# 02 Superduty Fog lights



## Dublin Plow (Sep 4, 2012)

Alrighty fellas...here's an easy one..

I have 3 Superduty trucks, 05 350, 06 250, and 09 F550 all with fog lights that can be turned on with parking/running lights, obviously go off with high-beams..

Recently purchased an 02' V10 that had been sitting for 3 years, only 40K and a large family of mice taking up residence...they have been evicted..spent days chasing wiring for cab clearance lights, interior dome lights and so on....

The problem: My 02' also has fog lights that only come on when the headlights are on, off with high beams, will not come on with the parking lamps even though the switch can be pulled (out) to activate them...
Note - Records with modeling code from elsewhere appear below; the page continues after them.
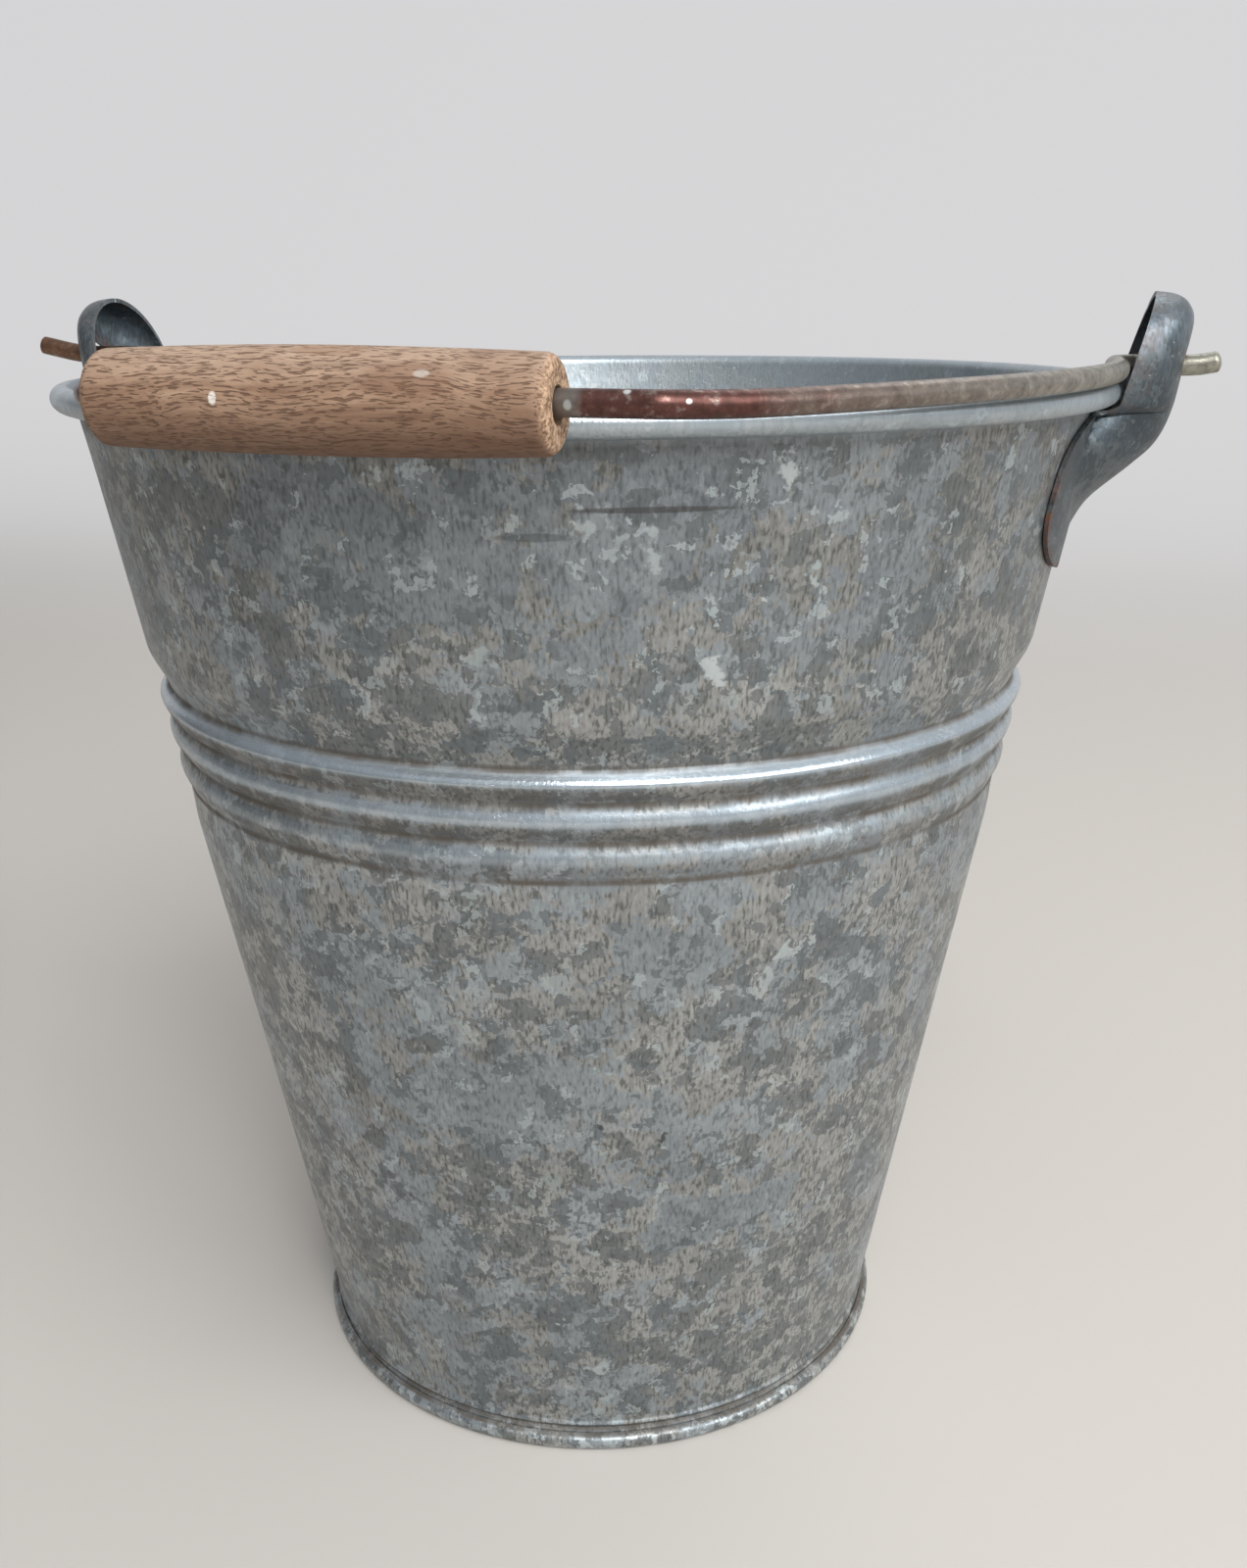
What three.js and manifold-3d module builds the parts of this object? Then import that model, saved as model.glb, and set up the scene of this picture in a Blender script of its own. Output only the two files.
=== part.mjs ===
// Galvanised sheet-steel bucket with a wire bail and a turned wooden grip.
// Millimetres, +Z up. The origin is on the floor at the centre of the foot ring.
// The two ears stand at +X and -X. The bail lies folded down over the front rim, at -Y.

import * as THREE from 'three';
import * as BufferGeometryUtils from 'three/addons/utils/BufferGeometryUtils.js';
import Module from 'manifold-3d';

const wasm = await Module();
wasm.setup();

// Driving sizes of the shell.
const rimDiameter = 300;          // over the curled rim
const height = 306.5;             // floor to the top of the curl
const footDiameter = 179.3;       // outside of the wall where it would meet the ground
const sheet = 0.7;                // galvanised steel sheet
const curlRadius = 3.3;           // outside radius of the curled rim
const curlEnd = -125;             // degrees: where the curl stops short of the wall
const rimWireDiameter = 4.2;      // stiffening wire inside the curl
const seatGap = 0.3;              // between pieces that touch

// Driving sizes of the rolled beads.
const beadCount = 3;
const topBeadHeight = 220;        // of the highest crest above the ground
const beadPitch = 10.3;
const beadCrest = 0.3;            // how far a crest stands out of the straight wall
const topGrooveRise = 3.6;        // from the highest crest up to the groove over it
const topGrooveDepth = 3.0;
const lowGrooveDepth = 1.6;
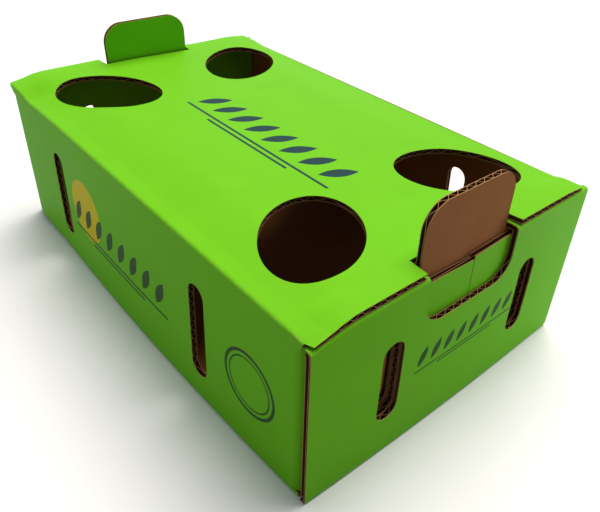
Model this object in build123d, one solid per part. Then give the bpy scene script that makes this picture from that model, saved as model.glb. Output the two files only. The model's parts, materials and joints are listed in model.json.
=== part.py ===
"""Folded corrugated produce carton: a roll-end tray with a hinged, tucked lid.

Millimetres, +Z up. X runs along the long side, Y across, and the origin is the
centre of the underside. One blank makes the whole carton. The long walls turn
round the corners into corner flaps, the end panels roll over those flaps and
lock into the bottom, and the lid hinges on the wall at -Y and tucks in at +Y.
"""

from build123d import *
import os
from math import pi

# Overall size of the folded carton
length = 404.0
width = 248.0
wall_height = 127.0

# Corrugated board and its folds
board = 4.0
bend = 0.8
crease_outer = 2.0
corner_outer = 4.0
ply_gap = 0.4
side_ease = 1.0

# End roll: hand hole, carrying tab and lock lugs
hand_width = 81.0
hand_depth = 37.5
hand_corner = 17.0
tab_slit = 0.5
lug_width = 28.0
lug_place = 74.0
lug_ease = 0.5
lug_recess = 0.4

# Corner flaps between the plies of each end
flap_seam = 5.0
flap_seam_gap = 0.6
flap_drop = 4.0
flap_ease = 0.6

# Upright vent slots
end_slot_width = 17.0
end_slot_height = 61.5
end_slot_place = 64.0
end_slot_level = 61.5
flap_slot_ease = 0.8
inner_slot_rise = 2.0
side_slot_width = 17.0
side_slot_height = 75.0
side_slot_level = 59.5
side_slot_places = (-118.0, 96.0)

# Front wall that the lid tucks behind
front_wall_drop = 3.0

# Lid, its hinge crease and its tuck flap
lid_gap = 0.3
lid_recess = 3.0
lid_corner_relief = 5.0
crease_radius = 1.2
tuck_gap = 1.5
tuck_depth = 22.0
tuck_end_ease = 2.2
tuck_corner = 9.0

# Oval holes in the lid, long axis towards the corners
hole_long = 88.5
hole_short = 63.5
hole_turn = 45.0
hole_place_x = 133.0
hole_place_y = 66.0

# Notches that let the carrying tabs through the lid
notch_ease = 2.7
notch_back_ease = 2.5
notch_flare = 1.5

# Values that follow from the ones above
half_length = length / 2
half_width = width / 2
bend_centre = bend + board / 2
bend_outer = bend + board
ply_pitch = board + ply_gap
outer_ply_x = half_length - board / 2
flap_ply_x = outer_ply_x - ply_pitch
inner_ply_x = flap_ply_x - ply_pitch
roll_middle = wall_height - board / 2
roll_tangent = roll_middle - bend_centre
inner_ply_half_width = half_width - board - side_ease
hand_bottom = wall_height - hand_depth
roll_length = outer_ply_x - inner_ply_x - 2 * bend_centre + pi * bend_centre
tab_top = roll_tangent + roll_length + (roll_tangent - hand_bottom)
tab_width = hand_width - 2 * tab_slit
wall_half_length = flap_ply_x
flap_top = wall_height - board - flap_ease
lid_under = wall_height + lid_gap
lid_middle = lid_under + board / 2
hinge_y = -half_width + board / 2
lid_half_length = half_length - lid_recess
tuck_y = half_width - board - tuck_gap - board / 2
tuck_half_length = inner_ply_x - board / 2 - tuck_end_ease
tuck_bottom = lid_under + board - tuck_depth
margin = 1.0
outer_right = -1


def shifted(points, side):
    """Corners of a right-angled line, moved half a board to its left or right."""
    line = [Vector(*point) for point in points]
    runs = [(b - a).normalized() for a, b in zip(line, line[1:])]
    left = [Vector(-run.Y, run.X) for run in runs]
    moves = [left[0]] + [a + b for a, b in zip(left, left[1:])] + [left[-1]]
    return [point + move * (side * board / 2) for point, move in zip(line, moves)]


def board_along(points, outer_side, outer_radius=crease_outer):
    """Board section along a line of creases that all turn the same way.

    A crease is crushed inside, so its outside is crisper than the board is thick.
    """
    outer = FilletPolyline(*shifted(points, outer_side), radius=outer_radius)
    inner = FilletPolyline(*shifted(points, -outer_side), radius=bend)
    return make_face([outer, inner, Line(outer @ 0, inner @ 0), Line(outer @ 1, inner @ 1)])


def block(x_range, y_range, z_range):
    """Square-cornered tool for trimming, given by its ranges."""
    size = [high - low for low, high in (x_range, y_range, z_range)]
    centre = [(high + low) / 2 for low, high in (x_range, y_range, z_range)]
    return Pos(*centre) * Box(*size)


def both_ends(tool):
    """A tool at +X with its mirror image at -X."""
    return tool + mirror(tool, Plane.YZ)


def both_sides(tool):
    """A tool at +Y with its mirror image at -Y."""
    return tool + mirror(tool, Plane.XZ)


def upright_slot(plane, across, level, slot_width, slot_height, depth):
    """Round-ended upright slot, cut through a wall from the given plane."""
    outline = Pos(across, level) * SlotOverall(slot_height, slot_width, rotation=90)
    return extrude(plane * outline, depth, both=True)


def end_rolls():
    """Bottom, outer end panels, rolled tops and inner plies, as one strip."""
    inner_foot = board + ply_gap
    line = [
        (-inner_ply_x, inner_foot),
        (-inner_ply_x, roll_middle),
        (-outer_ply_x, roll_middle),
        (-outer_ply_x, board / 2),
        (outer_ply_x, board / 2),
        (outer_ply_x, roll_middle),
        (inner_ply_x, roll_middle),
        (inner_ply_x, inner_foot),
    ]
    strip = extrude(Plane.XZ * board_along(line, outer_right), half_width, both=True)
    inside = half_length - board - ply_gap
    trim = block((-inside, inside), (inner_ply_half_width, half_width + margin),
                 (-margin, wall_height + margin))
    return strip - both_sides(trim)


def side_walls():
    """Bottom and both long walls, up to the hinge crease and the front edge."""
    back = hinge_y
    line = [
        (back, lid_middle - board / 2),
        (back, board / 2),
        (-back, board / 2),
        (-back, wall_height - front_wall_drop),
    ]
    crease = make_face(Polyline(
        (back - board / 2, lid_middle - board / 2),
        (back + board / 2, lid_middle - board / 2),
        (back, lid_middle),
        close=True,
    ))
    bead = Pos(back, lid_middle) * Circle(crease_radius)
    section = board_along(line, outer_right) + crease + bead
    return extrude(Plane.YZ * section, wall_half_length, both=True)


def corner_flaps():
    """The long walls' flaps, turned round the four corners behind the end panels."""
    wraps = Part()
    for side in (-1, 1):
        wall_y = side * (half_width - board / 2)
        seam_y = flap_seam + side * flap_seam_gap / 2
        line = [
            (flap_ply_x, seam_y),
            (flap_ply_x, wall_y),
            (-flap_ply_x, wall_y),
            (-flap_ply_x, seam_y),
        ]
        wrap = board_along(line, side * outer_right, corner_outer)
        wraps += Pos(0, 0, bend_outer) * extrude(wrap, flap_top - bend_outer)
    slope = make_face(Polyline(
        (-half_width + bend_outer, flap_top),
        (flap_seam, flap_top - flap_drop),
        (half_width - bend_outer, flap_top),
        (flap_seam, flap_top + flap_drop),
        close=True,
    ))
    flap_inside = flap_ply_x - board / 2 - ply_gap / 2
    wedge = Pos(flap_inside, 0, 0) * extrude(Plane.YZ * slope, bend_outer)
    return wraps - both_ends(wedge)


def hand_holes():
    """Cut in the outer end panels and over the roll that frees the carrying tabs."""
    outline = Pos(0, hand_bottom + hand_depth) * Rectangle(hand_width, 2 * hand_depth)
    outline = fillet(outline.vertices().group_by(Axis.Y)[0], hand_corner)
    cut = Pos(half_length - board - ply_gap / 2, 0, 0) * extrude(Plane.YZ * outline, 2 * board)
    inner_face = inner_ply_x + board / 2
    over = block((inner_face, half_length), (-hand_width / 2, hand_width / 2),
                 (flap_top + flap_ease / 2, wall_height + margin))
    slits = block((inner_ply_x - board, inner_face + margin), (tab_width / 2, hand_width / 2),
                  (roll_tangent, wall_height + margin))
    return both_ends(cut + over + both_sides(slits))


def carrying_tabs():
    """Tabs left standing on the inner plies where the hand holes were cut out."""
    foot = roll_tangent - bend_centre
    outline = Pos(0, foot) * Rectangle(tab_width, 2 * (tab_top - foot))
    outline = fillet(outline.vertices().group_by(Axis.Y)[-1], hand_corner)
    outline -= Pos(0, foot - tab_top) * Rectangle(width, 2 * tab_top)
    tab = Pos(inner_ply_x - board / 2, 0, 0) * extrude(Plane.YZ * outline, board)
    return both_ends(tab)


def lock_lugs():
    """Lugs at the foot of the inner plies that drop into the bottom panel."""
    lug = block((inner_ply_x - board / 2, inner_ply_x + board / 2),
                (lug_place - lug_width / 2, lug_place + lug_width / 2),
                (lug_recess, board + ply_gap + margin))
    return both_ends(both_sides(lug))


def lug_slots():
    """Slots in the bottom panel, one round each lock lug."""
    slot = block((inner_ply_x - board / 2 - lug_ease, inner_ply_x + board / 2 + lug_ease),
                 (lug_place - lug_width / 2 - lug_ease, lug_place + lug_width / 2 + lug_ease),
                 (-margin, board + ply_gap / 2))
    return both_ends(both_sides(slot))


def end_slots():
    """Vent slots of the ends, one cut in each ply: the three don't quite line up."""
    cuts = Part()
    for ply_x, rise, ease in ((outer_ply_x, 0, 0), (flap_ply_x, 0, flap_slot_ease),
                              (inner_ply_x, inner_slot_rise, 0)):
        cuts += upright_slot(Plane.YZ.offset(ply_x), end_slot_place, end_slot_level + rise,
                             end_slot_width + 2 * ease, end_slot_height + 2 * ease,
                             ply_pitch / 2)
    return both_ends(both_sides(cuts))


def side_slots():
    """Vent slots through both long walls."""
    tools = Part()
    for along in side_slot_places:
        tools += upright_slot(Plane.XZ, along, side_slot_level,
                              side_slot_width, side_slot_height, half_width + margin)
    return tools


def make_tray():
    """The whole tray, one folded sheet joined only at its folds."""
    tray = end_rolls() + side_walls() + corner_flaps()
    tray -= hand_holes()
    tray += carrying_tabs()
    tray -= lug_slots()
    tray += lock_lugs()
    return tray - end_slots() - side_slots()


def lid_sheet():
    """Lid panel and tuck flap, from the hinge crease to the flap's free edge."""
    line = [
        (hinge_y + board / 2, lid_middle),
        (tuck_y, lid_middle),
        (tuck_y, tuck_bottom),
    ]
    start = hinge_y + board / 2 + lid_gap
    mitre = make_face(Polyline(
        (start, lid_middle - board / 2),
        (start, lid_middle + board / 2),
        (hinge_y + lid_gap, lid_middle),
        close=True,
    ))
    section = board_along(line, -outer_right)
    section -= Pos(start - board, lid_middle) * Rectangle(2 * board, 2 * board)
    section += mitre
    section -= Pos(hinge_y, lid_middle) * Circle(crease_radius + lid_gap)
    return extrude(Plane.YZ * section, lid_half_length, both=True)


def lid_trims():
    """Waste round the lid: past the tuck flap's ends and at the hinge corners."""
    past_flap = block((tuck_half_length, half_length), (0, half_width),
                      (tuck_bottom - margin, lid_under))
    corner = make_face(Polyline(
        (tuck_half_length, tuck_bottom),
        (tuck_half_length - tuck_corner / 2, tuck_bottom),
        (tuck_half_length, tuck_bottom + tuck_corner),
        close=True,
    ))
    flap_corner = extrude(Plane.XZ * corner, -half_width)
    relief = make_face(Polyline(
        (wall_half_length, -half_width),
        (wall_half_length, hinge_y),
        (lid_half_length, hinge_y + lid_corner_relief),
        (half_length, hinge_y + lid_corner_relief),
        (half_length, -half_width),
        close=True,
    ))
    hinge_corner = Pos(0, 0, lid_under - margin) * extrude(relief, board + 2 * margin)
    return both_ends(past_flap + flap_corner + hinge_corner)


def lid_holes():
    """Four oval holes, each turned towards its own corner of the lid."""
    tools = Part()
    for side_x in (-1, 1):
        for side_y in (-1, 1):
            oval = Rot(0, 0, side_x * side_y * hole_turn) * Ellipse(hole_long / 2, hole_short / 2)
            place = Pos(side_x * hole_place_x, side_y * hole_place_y, lid_under - margin)
            tools += place * extrude(oval, board + 2 * margin)
    return tools


def lid_notches():
    """Open notches in the lid's ends, which flare a little outwards."""
    back = inner_ply_x - board / 2 - notch_back_ease
    inner = tab_width / 2 + notch_ease
    outer = inner + notch_flare
    outline = make_face(Polyline(
        (back, -inner),
        (half_length, -outer),
        (half_length, outer),
        (back, inner),
        close=True,
    ))
    return both_ends(Pos(0, 0, lid_under - margin) * extrude(outline, board + 2 * margin))


def make_lid():
    """Lid with its tuck flap, holes and notches."""
    return lid_sheet() - lid_trims() - lid_holes() - lid_notches()


def main():
    os.makedirs("parts", exist_ok=True)
    export_step(make_tray(), "parts/tray.step")
    export_step(make_lid(), "parts/lid.step")
    print("tab top", round(tab_top, 2))
    print("hinge at y", round(hinge_y, 2), "z", round(lid_middle, 2))


main()
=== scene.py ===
"""Looks of the folded corrugated carton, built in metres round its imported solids.

Each sheet of board is drawn flat, as two liners and a waved medium, and is then
folded along its line of creases. In a flat sheet u runs along the flutes and v
across them, and the same pair is the sheet's UV map.
"""

import json
from math import atan2, ceil, cos, pi, radians, sin

import bpy
import numpy as np
from mathutils import Matrix, Vector
from mathutils.geometry import delaunay_2d_cdt


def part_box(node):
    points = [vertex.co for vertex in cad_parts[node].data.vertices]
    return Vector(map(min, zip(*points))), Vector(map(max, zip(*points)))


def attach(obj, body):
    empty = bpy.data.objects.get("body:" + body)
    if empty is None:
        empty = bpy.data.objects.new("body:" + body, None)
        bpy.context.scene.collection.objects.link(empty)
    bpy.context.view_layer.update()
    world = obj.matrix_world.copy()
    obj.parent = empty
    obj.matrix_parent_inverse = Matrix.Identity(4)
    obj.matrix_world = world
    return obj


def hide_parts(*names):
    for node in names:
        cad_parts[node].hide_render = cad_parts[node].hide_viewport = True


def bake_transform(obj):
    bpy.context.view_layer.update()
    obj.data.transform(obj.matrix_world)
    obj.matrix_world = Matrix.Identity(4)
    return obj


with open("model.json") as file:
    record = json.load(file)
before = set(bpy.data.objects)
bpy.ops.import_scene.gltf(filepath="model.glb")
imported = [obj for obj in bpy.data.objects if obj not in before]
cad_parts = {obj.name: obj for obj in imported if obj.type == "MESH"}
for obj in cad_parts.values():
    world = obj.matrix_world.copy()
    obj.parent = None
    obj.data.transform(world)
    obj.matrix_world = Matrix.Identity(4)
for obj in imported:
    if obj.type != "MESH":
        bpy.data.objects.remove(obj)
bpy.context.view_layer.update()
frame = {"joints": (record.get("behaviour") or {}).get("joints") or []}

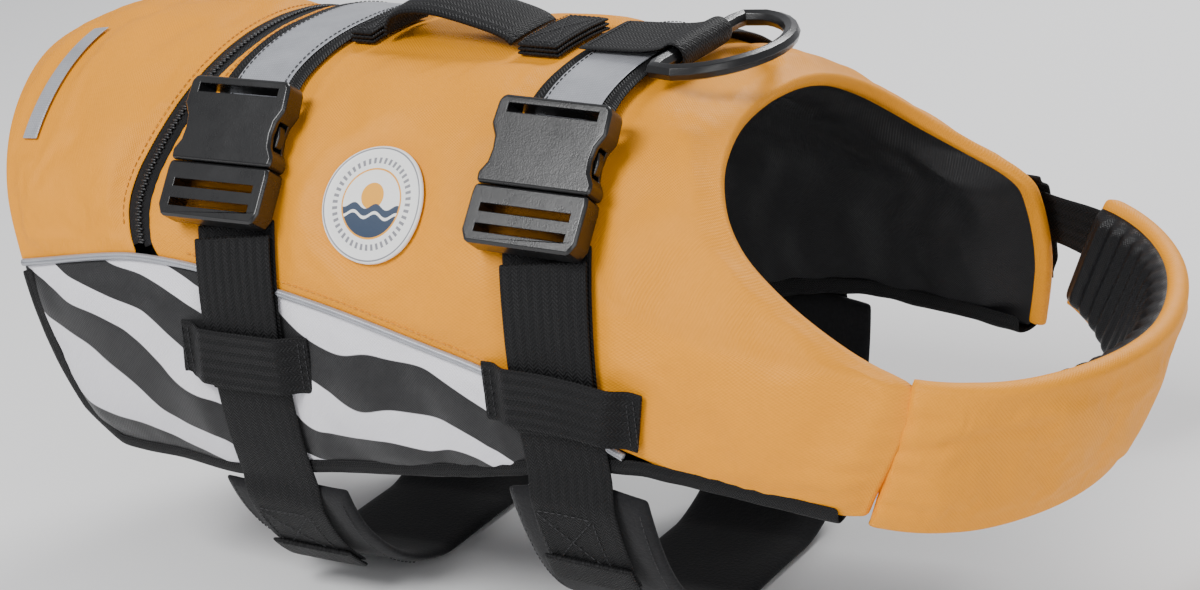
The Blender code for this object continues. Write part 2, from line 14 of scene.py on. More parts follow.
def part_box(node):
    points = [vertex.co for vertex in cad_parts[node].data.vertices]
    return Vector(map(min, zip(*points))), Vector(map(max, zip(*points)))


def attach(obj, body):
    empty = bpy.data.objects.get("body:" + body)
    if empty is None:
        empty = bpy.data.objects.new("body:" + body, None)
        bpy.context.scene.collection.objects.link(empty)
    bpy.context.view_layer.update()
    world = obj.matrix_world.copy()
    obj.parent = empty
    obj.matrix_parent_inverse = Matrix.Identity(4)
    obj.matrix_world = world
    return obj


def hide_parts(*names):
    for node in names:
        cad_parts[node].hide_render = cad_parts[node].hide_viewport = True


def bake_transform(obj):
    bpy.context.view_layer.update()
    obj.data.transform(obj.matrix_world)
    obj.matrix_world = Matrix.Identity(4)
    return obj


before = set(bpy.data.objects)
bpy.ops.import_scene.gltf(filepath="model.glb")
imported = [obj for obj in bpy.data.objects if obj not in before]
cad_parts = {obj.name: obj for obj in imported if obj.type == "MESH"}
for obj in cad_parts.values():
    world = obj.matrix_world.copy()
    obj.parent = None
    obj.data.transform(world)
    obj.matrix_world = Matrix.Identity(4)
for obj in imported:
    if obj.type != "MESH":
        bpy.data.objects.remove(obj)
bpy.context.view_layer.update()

Is this the spec for pre-05' Superdutys or did the little buggers get into the switch....

Silly I know...


----------



## 1olddogtwo (Aug 6, 2007)

I seem to remember the same with earlier models Except on my 03 wouldn't pull out in parking.


----------



## BPS#1 (Oct 16, 2011)

Dublin Plow;1533228 said:


> The problem: My 02' also has fog lights that only come on when the headlights are on, off with high beams, will not come on with the parking lamps even though the switch can be pulled (out) to activate them...
> 
> Is this the spec for pre-05' Superdutys or did the little buggers get into the switch....
> 
> Silly I know...


Sounds just like my 02 v-10. To the best of my knowledge no mice remodeling done.


----------



## allagashpm (Sep 29, 2012)

That's normal. Only way I can have mine on with the parking lights is to flip the switch to plow side lighting so the headlights shut off and then turn the fogs on


----------



## Dublin Plow (Sep 4, 2012)

thanks guys..I should have clarified, this is not plow related issue..everyday driving just noticed the difference between the newer trucks and the new (old) truck...
Funny thing is I have had this truck for 5 months...what else have I missed????


----------



## MickiRig1 (Dec 5, 2003)

Not a problem. My Wife didn't know She had them on Her 08 Escape till I turned them on.
She is like, how did you turn those lights on? Duhh, read the owners manual!


----------



## Antlerart06 (Feb 28, 2011)

1olddogtwo;1533247 said:


> I seem to remember the same with earlier models Except on my 03 wouldn't pull out in parking.


My 02 works with the parking lamps


----------



## Antlerart06 (Feb 28, 2011)

When I order it new it came in with out them So dealer had install them Might be reason mine work off the park Lamps


----------



## dieselss (Jan 3, 2008)

my 03,,,,i can turn on the parking lights and pu;; out the fog lights and they wwork just fine.
if you need the wiring schematic,,,i can txt it to you Dublin


----------



## 7Doc (Oct 22, 2012)

Antlerart06;1534035 said:


> My 02 works with the parking lamps


My '03 works w/ parking lights.


----------



## Dublin Plow (Sep 4, 2012)

Sounds like my switch is bad....

Dieselss..send it to me [email protected]

Thanks Guys!


----------



## dieselss (Jan 3, 2008)

Hey Dublin,,,pm ur phone number. I can txt it to u better and clearer. If u get pic txts


----------